We have one customer, when we started with them, they had an analog hazard process and their average time to close a hazard observation was 42 days. Within four months, they were identifying two or three times as many hazards at this particular site, and their average time to close all of them was two days.
What is the Fundamental Attribution Error and how does its affect how we think about worker safety
Joe O’Brien: BEworks has done work in safety before. How do you see the link between the science of behavioral psychology and safety? What's your point of view?

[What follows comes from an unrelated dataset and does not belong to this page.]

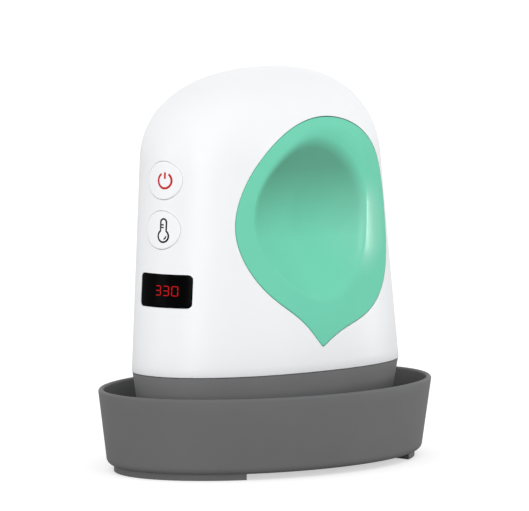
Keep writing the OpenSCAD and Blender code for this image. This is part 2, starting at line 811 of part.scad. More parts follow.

Kelly Peters: I can build on something that you had already illustrated, which is that we have as humans, as leaders, we're guilty of committing a thing called the fundamental attribution error. We assume that it's someone’s fault. That guy he made a mistake. And we don't recognize the systemic pre-cursors to those errors. This fundamental attribution error can be illustrated by a simple example: imagine you're driving down the road and someone cuts you off. And sometimes our first impulse is just to assume that the guy's a real jerk, he cut you off, he pulled right in front of your car. And we think it’s something about him, his personality, his character. We fail to think that maybe his mirror is just angled a certain way, and he didn't see us or he's in a certain headspace, or there's an emergency going on. And he's actually just a really nice guy.
Leaders need to make that shift from thinking that it's the worker is lazy or incompetent or they're not motivated or they're not educated, or, it's all resting on the individuals’ shoulders, as opposed to recognizing the systemic factors that serve as barriers to the behavior change that we want to see.
We need to recognize what's called the ‘choice architecture’ of our environment. And we need to recognize the role of these biases, and how systemic factors can inhibit our success.